4.  God gives us a dynamic promise: “work together” From the Greek word for “work together,” we get our English word, synergy. Synergy is the working together of various elements to produce an effect where the sum is greater than the individual parts. For example, consider the individual ingredients of a chocolate cake. Almost everything that goes into a cake tastes terrible by itself. Flour. Baking soda. Cocoa powder. Vanilla extract. Raw eggs. But consider the remarkable metamorphosis that takes place when they are mixed together and baked together. The end result of the individual ingredients working together is greater than the individual parts. No matter how bitter the taste of the individual components of our lives, God can carefully measure out and mix all ingredients together, and raise the temperature in order to produce a wonderful final product.

It’s important to point out that Paul is not saying that all things will just simply “work out” on their own. God is not promising, “I will try to make everything work together.” It isn’t about God trying, it’s about God actually working together all things for our good. God is saying that He is the One who causes they synergy of all things happening in our lives. God is the One who stirs the mix and bakes the cake.

Jonah was called by the Lord to go to his enemies in Ninevah and preach against their wickedness and rejection of God. Instead of obeying by faith, Jonah jumped on a boat heading for Tarshish hoping to escape from the Lord’s presence. Thrown overboard from the ship, the Lord turned up the heat as Jonah was swallowed by a fish and was in the fish for 3 days and 3 nights. God allowed Jonah’s rebellion to bring him to repentance and a closer relationship with Himself (Jonah 2:6-8). God worked in Jonah’s life and through Jonah’s life to bring the people of Ninevah to faith in God. The individual decisions by Jonah, the King of Ninevah and the people of Ninevah worked together to complete God’s plans for all of them. And Jonah learned how much God cares for all the people He created.

5. God gives us a defined promise: “for those who are called according to His purpose.” There are two limitations contained in this promise. The first is from the human perspective “those who love God.” The second limitation to this promise of God’s sovereign plans is from God’s perspective, “those who are called.” From our viewpoint we are believers because we love God, but from God’s viewpoint, we are believers because we are called by Him to believe. Because God has called us as His children, all things have a purpose.

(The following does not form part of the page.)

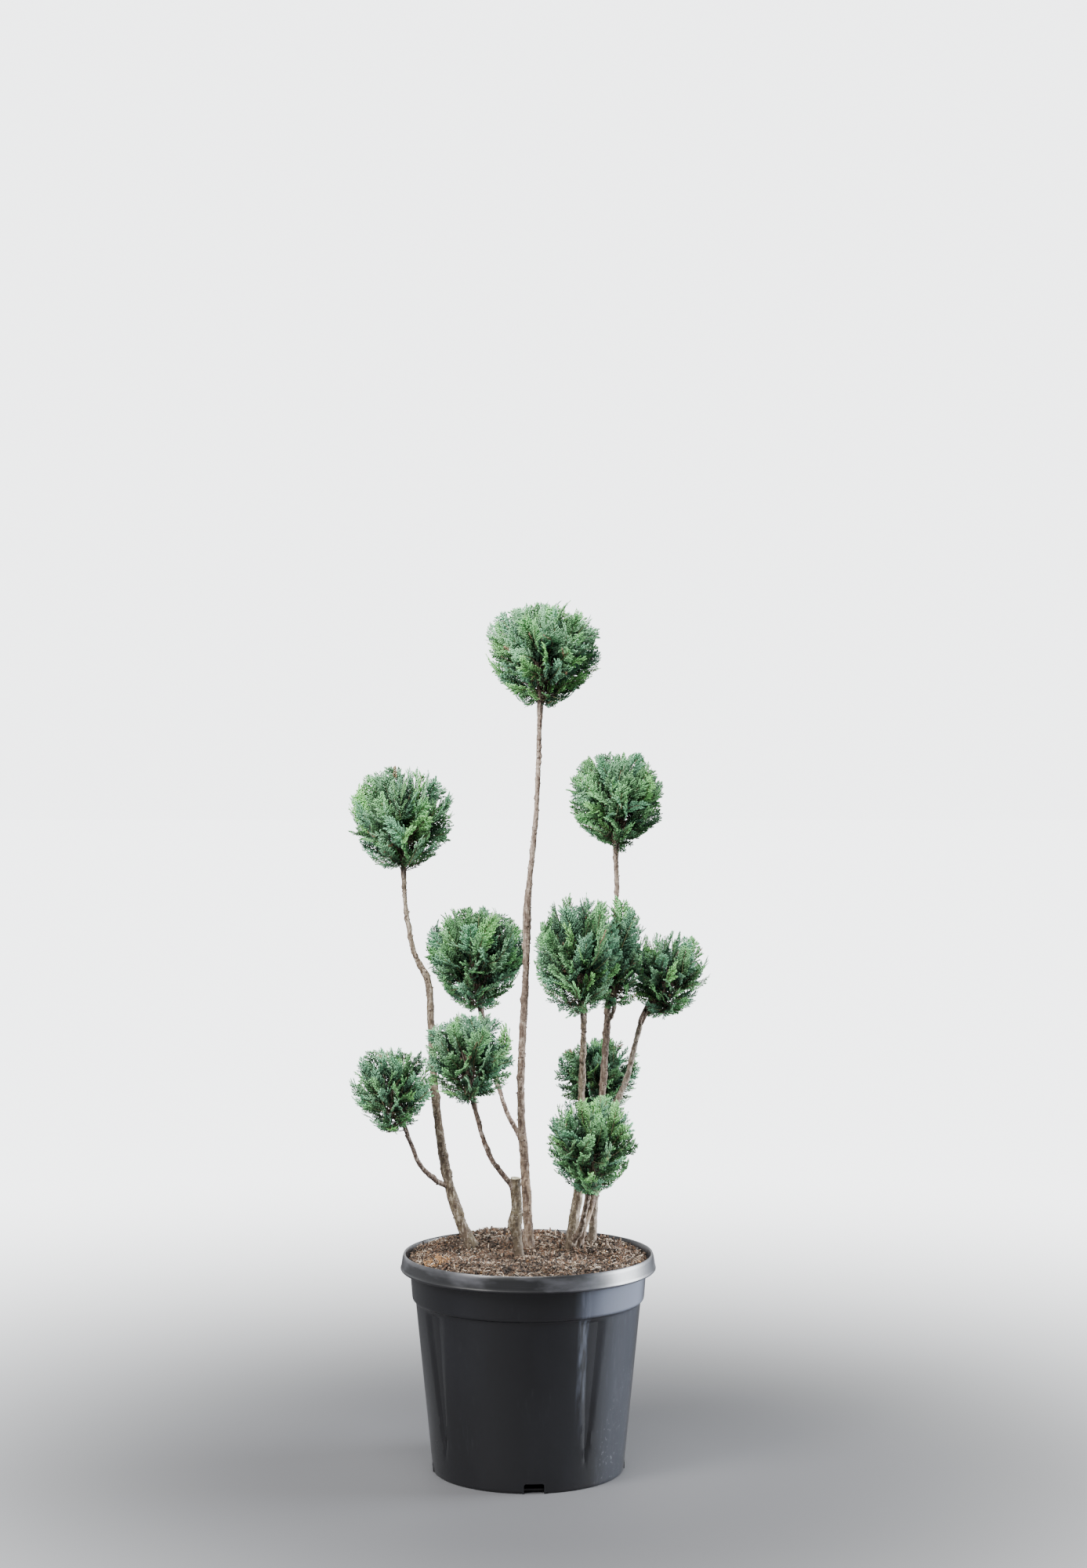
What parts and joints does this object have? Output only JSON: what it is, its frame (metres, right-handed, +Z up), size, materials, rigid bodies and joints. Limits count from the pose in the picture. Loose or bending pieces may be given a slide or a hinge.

At a time when the Jews were about to be carried away into Babylon after the terrible destruction of Jerusalem, God gave them a promise through Jeremiah about their future, “For I know the plans I have for you”—this is the Lord’s declaration—“plans for your welfare, not for disaster, to give you a future and a hope” (Jer. 29:11).

As believers in Christ, we can also find peace in the  results of God’s promises:

1. God fills our hearts with trust. God’s trustworthiness is based on His total, not partial, knowledge of the future. “I am God, and there is no other; I am God, and no one is like Me. I declare the end from the beginning, and from long ago what is not yet done, saying: My plan will take place, and I will do all My will…I have spoken; so I will also bring it about. I have planned it; I will also do it” (Isaiah 46:9–11). Romans 8:28 assures us that God intends life’s ordeals for our good—but there is a difference between immediate good and ultimate good. Seeing the difference requires faith.

2.  God fills our hearts with thanksgiving. “Be filled with the Spirit: speaking to one another in psalms, hymns, and spiritual songs, singing and making music to the Lord in your heart, giving thanks always for everything to God the Father in the name of our Lord Jesus Christ” (Eph. 5:18-20). “Don’t worry about anything, but in everything, through prayer and petition with thanksgiving, let your requests be made known to God. And the peace of God, which surpasses every thought, will guard your hearts and your minds in Christ Jesus” (Philippians 4:6–7). “Give thanks in everything, for this is God’s will for you in Christ Jesus” 1 Thess 5:18.

3.  God fills our hearts with tenacity. “Therefore we do not give up; even though our outer person is being destroyed, our inner person is being renewed day by day. For our momentary light affliction is producing for us an absolutely incomparable eternal weight of glory”  (1 Cor. 5:16-17)

In the mid-eighties, I was going through the life-changing transitions of college. I needed an eternal perspective for the earthly struggles all around me. My wife had recently lost her brother in a motorcycle accident. My dad had lost his job. I was trying to figure out where God was leading me in school and in my career. One of my close friends watched his parents divorce during his mother’s battle with MS.  During those faith-stretching days, DeeDee and I found great comfort in a song written by Babbie Mason (Trust His Heart) that reflected the truth of Romans 8:28:

God is too wise to be mistaken
God is too good to be unkind
So when you don’t understand
When you don’t see His plan
When you can’t trace His hand
Trust His heart

He alone is faithful and true
He alone knows what is best for you
So when you don’t understand
When you don’t see His plan
When you can’t trace His hand trust His heart

There are still days that I face discouragement from personal disappointments, personal failures, personal pain. There are times I struggle to make sense of the hurts and pain of others. There are events like 9/11, earthquakes, or events in the Middle East that make me wonder what in the world God is doing? Rather than trusting in fate or blind faith, we have the privilege, as children of God, of thankfully trusting in a loving God while living life joyfully every day, never fearing the future or what it might bring.